§ **Goal of the exercise**:
Everything in the listing below from the line containing "obj.parent = None" through the line containing "bpy.data.objects.remove(obj)" should be repeated exactly; leave out every other line.

________________

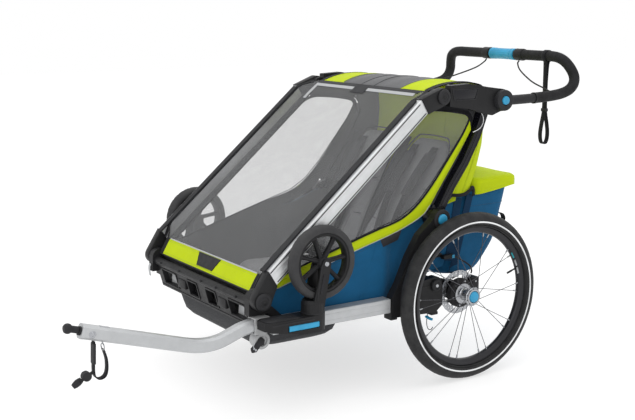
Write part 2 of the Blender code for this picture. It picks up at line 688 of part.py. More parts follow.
def make_rear_wheels(suspension):
    bodies = body_pair("rear_wheel", WHEEL_X, *AXLE)
    for wheel, arm in zip(bodies, suspension):
        wheel.parent = arm
        wheel.location = wheel.location - arm.location
    pair(turned("rear_tyre_left", tyre_profile(), AXLE, WHEEL_STEPS, middle_x=WHEEL_X), "tyre_rubber", bodies)
    half = RIM_WIDTH / 2
    rim = [(RIM_OUTER_RADIUS, half), (RIM_OUTER_RADIUS, -half), (0.197, -half)]
    rim += [(RIM_INNER_RADIUS, -0.006), (RIM_INNER_RADIUS, 0.006), (0.197, half)]
    pair(turned("rear_rim_left", rim, AXLE, WHEEL_STEPS, middle_x=WHEEL_X), "black_plastic", bodies)
    hub = [(0.0, 0.3815), (0.0178, 0.3815), (0.0178, 0.3945), (0.0235, 0.3945), (0.0235, 0.3800)]
    hub += [(0.0150, 0.3760), (0.0150, 0.3520), (0.0300, 0.3480), (0.0300, 0.3430), (0.0430, 0.3400)]
    hub += [(0.0430, 0.3190), (PIN_BORE_RADIUS, 0.3190), (PIN_BORE_RADIUS, 0.3415), (0.0, 0.3415)]
    body = turned("rear_hub_left", hub, AXLE, 20, closed=False)
    union(body, make_spokes("spokes"))
    pair(body, "steel", bodies)
    rotor = [(ROTOR_RADIUS, 0.3215), (ROTOR_RADIUS, 0.3195), (0.0436, 0.3195), (0.0436, 0.3215)]
    pair(turned("brake_rotor_left", rotor, AXLE, 32), "steel", bodies)
    buttons = body_pair("axle_button", 0.386, *AXLE)
    pair(axis_rod("axle_button_left", 0.3860, HALF_WIDTH, AXLE, 0.0172), "blue_plastic", buttons)


def make_casters():
    """The strolling casters, stowed upside down in the wheel brackets."""
    x, y, z = CASTER_AXLE
    forks = body_pair("caster_fork", x, CASTER_STEM_Y, 0.2825)
    wheels = body_pair("caster_wheel", x, y, z)
    crown = [(0.0, 0.038), (0.027, 0.038), (0.0315, 0.030), (0.0325, 0.0), (STEM_RADIUS, 0.0)]
    crown += [(STEM_RADIUS, -0.0330), (0.0, -0.0330)]
    fork = turned("caster_fork_left", crown, (0, 0), 24, closed=False)
    fork.matrix_world = Matrix.Translation((x, CASTER_STEM_Y, 0.2825))
    legs = []
    for inner in (0.0195, -0.0263):
        leg = capsule((CASTER_STEM_Y + 0.004, 0.306), 0.018, (y, z), 0.014, 6)
        legs.append(outline("fork_leg", leg, x + inner, x + inner + 0.0068))
    union(fork, *legs)
    cut(fork, axis_rod("wheel_room", x - 0.0192, x + 0.0192, (y, z), 0.1060, 32))
    union(fork, axis_rod("caster_axle", x - 0.0245, x + 0.0245, (y, z), 0.004, 10))
    pair(fork, "black_plastic", forks)

    half = CASTER_WIDTH / 2
    ring = [(CASTER_RADIUS, 0.011), (CASTER_RADIUS, -0.011), (0.094, -half), (0.074, -half)]
    ring += [(0.070, -0.012), (0.070, 0.012), (0.074, half), (0.094, half)]
    wheel = turned("caster_wheel_left", ring, (y, z), 32, middle_x=x)
    spokes = []
    for i in range(CASTER_SPOKES):
        turn = 2 * math.pi * i / CASTER_SPOKES
        near, far = (
            (y + r * math.cos(turn), z + r * math.sin(turn)) for r in (0.008, 0.072)
        )
        spokes.append(outline("caster_spoke", band([near, far], 0.010), x - 0.009, x + 0.009))
    union(wheel, axis_rod("caster_hub", x - 0.0187, x + 0.0187, (y, z), 0.0160), *spokes)
    cut(wheel, axis_rod("caster_bore", x - 0.030, x + 0.030, (y, z), 0.0052, 12))
    pair(wheel, "tyre_rubber", wheels)


# ---------------------------------------------------------------------------- tow arm


def make_hitch():
    """The receiver under the left rail's front, and the arm, ball, lever, strap and pin."""
    low, high = HITCH_X - 0.0150, HITCH_X + 0.0150
    receiver = box("hitch_receiver", (low - 0.0050, -0.705, 0.2350), (high + 0.0050, -0.657, 0.2805), 0.003)
    union(receiver, axis_rod("claw", low + 0.003, high - 0.003, (-0.680, 0.2150), 0.0225, 24))
    cut(receiver, box("arm_room", (low - 0.0006, -0.720, 0.2384), (high + 0.0006, -0.650, 0.2768)))
    finish(receiver, "grey_plastic")

    lever = pivot_empty("hitch_lever_axis", (high, *HITCH_LEVER_PIVOT))
    shape = arc(HITCH_LEVER_PIVOT, 0.010, -40, 130, 6) + [(-0.716, 0.200), (-0.712, 0.188), (-0.700, 0.189)]
    finish(outline("hitch_lever", shape, high - 0.0026, high + 0.0050), "black_plastic", lever)

    body = pivot_empty("hitch_arm_axis", (HITCH_X, -0.700, 0.2578))
    line = [(-1.178, 0.3220), (-1.034, 0.2790), (-0.905, 0.2400), (-0.870, 0.2315), (-0.835, 0.2285)]
    line += [(-0.800, 0.2320), (-0.765, 0.2430), (-0.738, 0.2520), (-0.712, 0.2570), (-0.690, 0.2578)]
    line += [(-0.658, 0.2578)]
    finish(outline("hitch_arm", band(line, 0.0365), low, high), "aluminium", body)

    centre = Vector((HITCH_X, TOW_NOSE_Y + 0.0100, 0.3330))
    shape = bmesh.new()
    bmesh.ops.create_uvsphere(shape, u_segments=16, v_segments=10, radius=0.0130)
    bmesh.ops.translate(shape, vec=centre, verts=shape.verts)
    ball = from_bmesh("hitch_ball", shape)
    union(ball, rod("ball_stem", centre, (HITCH_X, -1.1850, 0.3258), 0.0090, 12))
    cut(ball, box("nose_flat", (0.25, TOW_NOSE_Y - 0.02, 0.30), (0.35, TOW_NOSE_Y, 0.36)))
    finish(ball, "black_plastic", body)

    line = [(-1.146, 0.2900), (-1.149, 0.2100), (-1.143, 0.1985), (-1.130, 0.1940), (-1.118, 0.2020)]
    line += [(-1.114, 0.2180), (-1.116, 0.2500), (-1.122, 0.2680)]
    finish(outline("hitch_strap", band(line, 0.0040), HITCH_X - 0.010, HITCH_X + 0.010), "webbing", body)

    pin = axis_rod("hitch_pin", HITCH_X - 0.0060, HITCH_X + 0.0060, (-1.1680, 0.2060), 0.0120)
    union(pin, rod("pin_wing", (HITCH_X, -1.1680, 0.2060), (HITCH_X, -1.2000, 0.1880), 0.0055, 10))
    finish(pin, "black_plastic", body)


def main():
    make_rails()
    make_bumper()
    make_rear_beam()
    make_rear_posts()
    make_fold_buttons()
    make_wheel_brackets()
    make_bracket_levers()
    make_tub()
    make_footwell()
    make_seat()
    make_side_windows()
    make_back_panel()
    make_cargo_bag()
    make_bag_lid()
    make_frame_tubes()
    make_front_cover()
    make_top_frame()
    make_uprights()
    push_bar = make_push_bar()
    make_brake_grip(push_bar)
    make_push_bar_cables(push_bar)
    make_wrist_strap(push_bar)
    make_rear_wheels(make_suspension())
    make_casters()
    make_hitch()
    ORIGIN.location.y = AXLE_SHIFT_Y


main()
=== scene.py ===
"""Looks of the child bicycle trailer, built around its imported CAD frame. Metres, Z up, +Y to the rear.

Most points are written in the axle frame, where y = 0 at the rear axle, and P() moves them into the
row frame. "near" is the +X (left) side; what is the same on both sides is built there and mirrored.
"""

import json
import math

import bmesh
import bpy
import numpy as np
from mathutils import Matrix, Vector, noise

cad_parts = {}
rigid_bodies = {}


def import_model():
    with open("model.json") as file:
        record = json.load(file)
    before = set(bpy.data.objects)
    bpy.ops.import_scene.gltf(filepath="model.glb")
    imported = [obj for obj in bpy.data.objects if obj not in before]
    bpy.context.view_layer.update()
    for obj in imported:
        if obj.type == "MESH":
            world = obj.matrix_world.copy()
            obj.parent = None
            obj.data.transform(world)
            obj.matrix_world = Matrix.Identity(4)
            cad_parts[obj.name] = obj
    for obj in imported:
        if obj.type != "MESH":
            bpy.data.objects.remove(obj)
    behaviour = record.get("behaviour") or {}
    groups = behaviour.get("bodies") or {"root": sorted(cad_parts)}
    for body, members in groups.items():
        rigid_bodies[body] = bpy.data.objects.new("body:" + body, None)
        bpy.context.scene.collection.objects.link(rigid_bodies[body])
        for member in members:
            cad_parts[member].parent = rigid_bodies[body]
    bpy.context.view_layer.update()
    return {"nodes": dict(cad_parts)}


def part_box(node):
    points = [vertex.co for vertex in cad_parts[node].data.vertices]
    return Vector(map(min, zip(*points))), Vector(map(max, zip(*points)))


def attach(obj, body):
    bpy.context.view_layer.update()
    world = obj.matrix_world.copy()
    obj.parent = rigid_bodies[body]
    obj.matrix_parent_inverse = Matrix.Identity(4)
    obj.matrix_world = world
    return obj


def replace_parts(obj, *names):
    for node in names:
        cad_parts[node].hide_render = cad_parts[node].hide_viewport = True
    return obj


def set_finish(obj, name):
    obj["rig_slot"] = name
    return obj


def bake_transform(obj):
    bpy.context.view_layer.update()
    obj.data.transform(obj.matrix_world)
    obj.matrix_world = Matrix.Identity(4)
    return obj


for old in list(bpy.data.objects):
    bpy.data.objects.remove(old, do_unlink=True)
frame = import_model()
CAD = frame["nodes"]
rim_low, rim_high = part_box("rear_rim_left")
AXLE_Y = (rim_low.y + rim_high.y) / 2
AXLE_Z = (rim_low.z + rim_high.z) / 2
WHEEL_X = (rim_low.x + rim_high.x) / 2
AXLE = (0.0, AXLE_Z)
X_AXIS = Vector((1, 0, 0))
SIDES = (("left", 1), ("right", -1))
SUSPENSION = ("suspension_left", "suspension_right")
REAR_WHEELS = ("rear_wheel_left", "rear_wheel_right")
CASTER_WHEELS = ("caster_wheel_left", "caster_wheel_right")
CASTER_FORKS = ("caster_fork_left", "caster_fork_right")
WAVE_REPEAT = 0.314  # metres between the bands of a wave texture at scale 1


def P(x, y, z):
    """A point of the axle frame in the row frame."""
    return Vector((x, y + AXLE_Y, z))


# ------------------------------------------------------------------ materials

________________

§ **Final result**:
            obj.parent = None
            obj.data.transform(world)
            obj.matrix_world = Matrix.Identity(4)
            cad_parts[obj.name] = obj
    for obj in imported:
        if obj.type != "MESH":
            bpy.data.objects.remove(obj)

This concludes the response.